Plugins are fantastic ways to augment your website’s capabilities—but make sure you need them and review what you have regularly so you can remove what you don’t use.

Database

Finally, the database. Tuning a database is a whole separate complex topic. However, there are almost always some things that your team can do to improve performance.

Here’s what to look for: “Do we log slow queries? Do we see any patterns in our logs that we should address to speed things up?”

When the CMS asks for data from the database, that’s a “query.” Rendering a webpage can range from 10 or 20 queries up into the hundreds. Most of these queries are extremely simple and fast—but sometimes a poorly written query will make your database do a lot more work. When that happens, it’s called a slow query, and the database software can log that and help your team see and isolate the code that’s creating the query.

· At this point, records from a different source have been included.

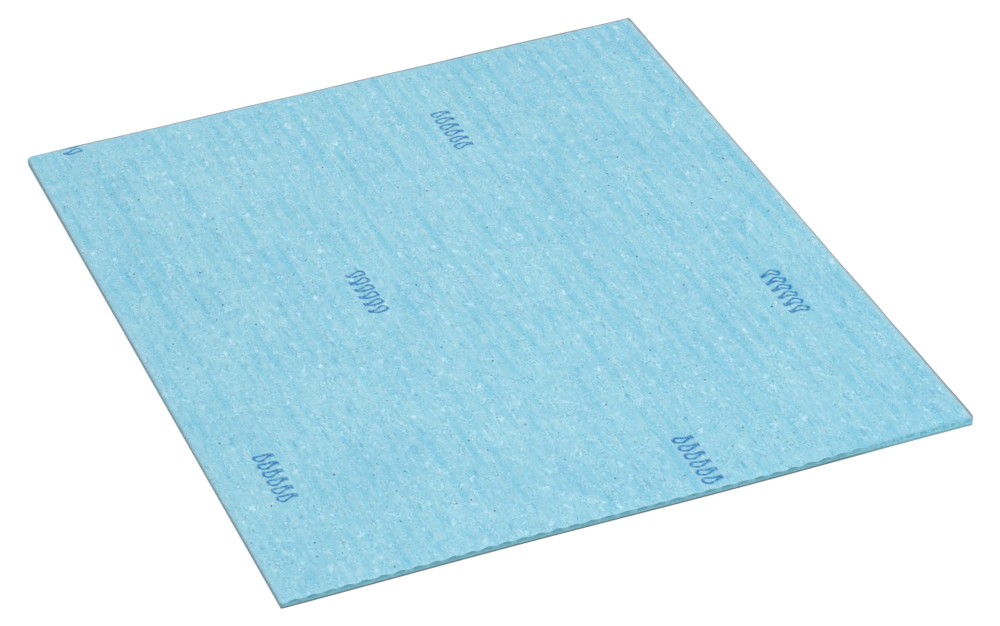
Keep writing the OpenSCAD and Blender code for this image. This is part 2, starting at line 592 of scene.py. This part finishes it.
# %% Ribbed face: dye
share_across = add_node(tree, "ShaderNodeMath", {0: sheet_x, 1: 1 / WIDTH}, operation="MULTIPLY")
to_back_right = add_node(tree, "ShaderNodeMath", {
    0: sheet_y, 1: 1 / LENGTH, 2: share_across.outputs[0]}, operation="MULTIPLY_ADD").outputs[0]
settled = patches(tree, place, 5.0, 26.0, 0.20, 0.8, seed=14.0)
settled = add_node(tree, "ShaderNodeMath", {
    0: to_back_right, 1: 0.28, 2: settled}, operation="MULTIPLY_ADD", use_clamp=True).outputs[0]

clouds = patches(tree, place, 1.65, 5.0, 0.10, 0.90, detail=1.0, roughness=0.5)
slow = patches(tree, place, 15.0, 32.0, 0.1, 0.9, detail=1.0, seed=3.0)
teal = patches(tree, place, 2.6, 5.0, 0.45, 0.75, detail=1.0, seed=23.0)
felt = patches(tree, place, 0.60, 1.1, 0.2, 0.8, detail=2.0, roughness=0.7, seed=17.0)

to_front_edge = add_node(tree, "ShaderNodeMapRange", {
    "Value": sheet_y, "From Min": LENGTH / 2, "From Max": -LENGTH / 2}).outputs["Result"]
right_part = add_node(tree, "ShaderNodeMapRange", {
    "Value": sheet_x, "From Min": 0.0, "From Max": 45 * MM}).outputs["Result"]
front_part = add_node(tree, "ShaderNodeMapRange", {
    "Value": sheet_y, "From Min": -70 * MM, "From Max": -110 * MM}).outputs["Result"]

body = laid_over(tree, colour("#83C8E1"), "#C6E6F2", clouds, 0.46)
body = laid_over(tree, body, "#CAF2EC", slow, 0.22)
body = laid_over(tree, body, "#86D2D8", teal, 0.16)
body = laid_over(tree, body, "#DDF2FA", felt, 0.07)
body = laid_over(tree, body, "#66C2DE", groove, settled, 0.46)
body = laid_over(tree, body, "#62BEDC", to_front_edge, 0.075)
body = laid_over(tree, body, "#62BEDC", right_part, front_part, 0.06)
print(f"with dye: {len(tree.nodes)} nodes")

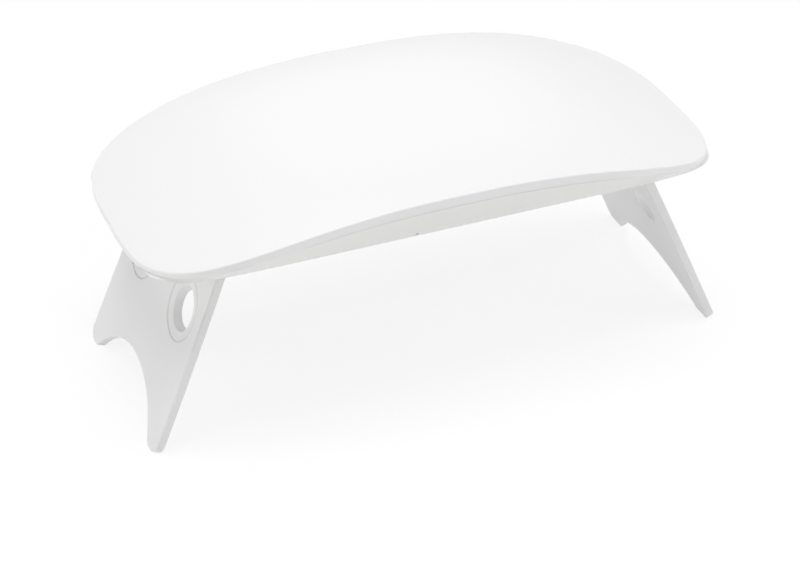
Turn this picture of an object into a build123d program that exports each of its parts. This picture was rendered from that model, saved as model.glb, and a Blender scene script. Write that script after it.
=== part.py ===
from build123d import *
import math
import os

os.makedirs("parts", exist_ok=True)

# Driving dimensions, in millimetres. X runs along the lamp, -Y is its front side, and Z = 0 is the
# surface that the feet stand on.

# Body, seen from above: a lozenge with rounded corners, |x/a|^p + |y/b|^q = 1
body_half_length = 67.5
body_half_width = 36.0
body_end_power = 4.89
body_side_power = 3.45

# Crown of the top cover
crown_height = 59.44
crown_end_drop = 14.24
crown_end_power = 2.515
crown_side_drop = 4.0
crown_side_power = 2.5

# Underside of the casing: flat, and narrower than the rim, so the walls lean in
underside_height = 43.8
underside_half_length = 66.2
underside_half_width = 29.6
underside_end_power = 10.3
underside_side_power = 6.7

# The cover's edge band ends at the seam, deeper at mid length than at the ends
band_mid = 2.3
band_end = 1.15
seam_gap = 0.15
cover_wall = 1.6
casing_wall = 1.5
casing_end_x = 66.0
end_lip_gap = 0.05
shoulder_softness = 1.0
section_top = 53.4

# Casing floors and the recess that the legs fold into
end_floor_top = 45.1
recess_half_width = 26.2
recess_ceiling = 47.0
main_floor_top = 48.0
recess_end_wall = 1.5
lip_gap = 0.1
knuckle_pocket_y = 22.2
floor_block_half_width = 29.0
window_length = 78.0
window_width = 40.0
window_corner = 2.0

# Legs: flat plates that splay outward from hinge pins, with the hinge line in the outer face
hinge_x = 49.05
hinge_height = 44.8
leg_splay = 23.5
leg_thickness = 2.0
leg_end_above_hinge = 0.6
leg_top_half_width = 23.2
leg_mid_half_width = 24.8
leg_foot_half_width = 25.6
foot_inner_y = 20.2
arch_rise = 10.6
foot_outer_radius = 3.0
foot_inner_radius = 2.0
knuckle_radius = 1.0
knuckle_inner_y = 22.4
knuckle_outer_y = 25.9
knuckle_room = 0.15
pin_radius = 0.5
pin_inner_y = 23.0
pin_outer_y = 27.8
pin_clearance = 0.05
pin_end_room = 0.15
pin_chamfer = 0.1
leg_hole_radius = 4.2
leg_mouth_radius = 5.15
leg_dish_radius = 7.3
leg_dish_depth = 0.35
dish_edge_depth = 0.08
dish_bow = 0.06
ring_groove_width = 0.5
ring_groove_depth = 0.4
leg_hole_y = 13.5
leg_hole_rise = 30.6
leg_stop_gap = 0.04
leg_edge_radius = 0.35
cut_margin = 1.0

# Electronics
panel_length = 82.0
panel_width = 44.0
panel_thickness = 0.5
panel_corner = 2.0
panel_hole_radius = 3.4
board_length = 92.0
board_width = 42.0
board_bottom = 49.1
board_thickness = 1.0
board_tab_length = 28.0
board_tab_end = 31.4
led_size = 4.6
led_height = 0.9
lens_radius = 2.3
lens_skirt = 0.6
lens_tip = 46.0
led_mark = 0.6
lead_rise = 0.2
lead_width = 0.4
lead_reach = 1.0
chip_chamfer = 0.15
timer_chip_place = (-8.0, 9.0)
timer_chip_length = 4.9
timer_chip_width = 3.9
timer_chip_height = 1.4
timer_chip_leads = 4
driver_chip_place = (14.0, 9.0)
driver_chip_length = 2.9
driver_chip_width = 1.7
driver_chip_height = 1.0
driver_chip_leads = 3
inductor_place = (22.0, -3.0)
inductor_size = 5.0
inductor_height = 2.4
inductor_corner = 1.0
inductor_dish_radius = 1.7
inductor_dish_depth = 0.3
resistor_length = 1.6
resistor_width = 0.8
resistor_height = 0.45
resistor_columns = 5
capacitor_places = [(0.0, 22.0), (16.5, 3.0), (22.0, 5.0), (-14.0, 9.0)]
capacitor_length = 2.0
capacitor_width = 1.25
capacitor_height = 0.9

# Inlet and button in the rear side
inlet_x = 8.0
inlet_width = 7.5
inlet_height = 2.5
inlet_depth = 5.0
inlet_mouth_y = 33.2
inlet_sheet = 0.3
inlet_corner = 0.8
tongue_set_back = 0.9
inlet_opening_width = 8.2
tongue_width = 3.7
tongue_thickness = 0.7
button_x = -8.0
button_width = 5.2
button_bottom = 50.3
button_top = 52.6
button_proud = 0.35
button_side_gap = 0.06
button_edge_radius = 0.3
button_flange_width = 7.6
button_flange_y = 31.3
button_flange_thickness = 0.9
opening_height = 6.0
opening_corner = 0.5
opening_drop = 0.25
inlet_back_y = 30.0
opening_reach = 8.0
switch_length = 6.0
switch_depth = 3.4
switch_height = 3.0
switch_front_y = 30.4
plunger_radius = 0.8
plunger_clearance = 0.05
plunger_room = 0.5
plunger_back_y = 29.6
plunger_height = 51.45

# Screws
case_screw_x = 58.0
case_screw_y = 18.0
case_boss_radius = 2.3
case_boss_top = 45.8
case_screw_radius = 0.9
case_head_radius = 1.8
case_head_height = 0.8
case_screw_tip = 47.7
board_screw_x = 43.6
board_screw_y = 12.0
board_boss_radius = 2.0
board_screw_radius = 0.8
board_head_radius = 1.6
board_head_height = 0.8
board_screw_tip = 47.5
screw_end_room = 0.2
screw_side_gap = 0.1
head_side_gap = 0.15
head_sink = 0.1
head_chamfer = 0.2
cross_length = 1.9
cross_width = 0.45
cross_depth = 0.4

# Small blind pinhole low in the front wall
pinhole_x = -8.5
pinhole_height = 44.6
pinhole_radius = 0.3
pinhole_floor_y = 29.4
pinhole_reach = 3.0

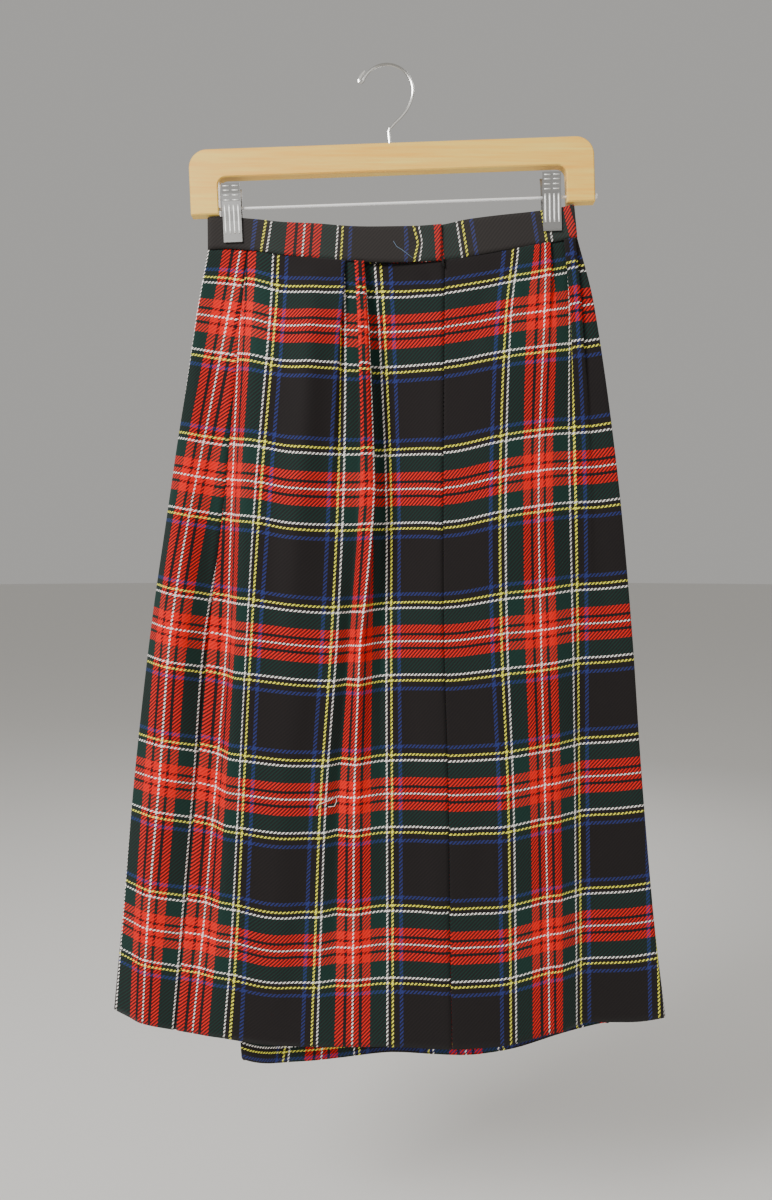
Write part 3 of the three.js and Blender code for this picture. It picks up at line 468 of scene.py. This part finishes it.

The only downside is that it will take time and effort to find the culprit. Database issues tend to be the kinds of things that show up after some time. As your website grows, the data in the database grows as well and queries that used to run quickly become slower over time. Regular monitoring and maintenance will help keep these issues in check.

Where to go from here?

It might feel like the above is a priority list, but, in reality, all of these components of your site need to be working together. Many of the questions posed above will have unique answers for your site. Work with your team to understand how these components work for you. Each of them can potentially impact the other, so take a holistic approach to the problem.

Support your team by making sure they have the time to set up and utilize monitoring tools. Understand that many of the answers to the above questions will have history and context attached, but supporting your team in making changes will help them understand that speed is a priority.

No one wants a frustrated website user. If they leave, they may never come back.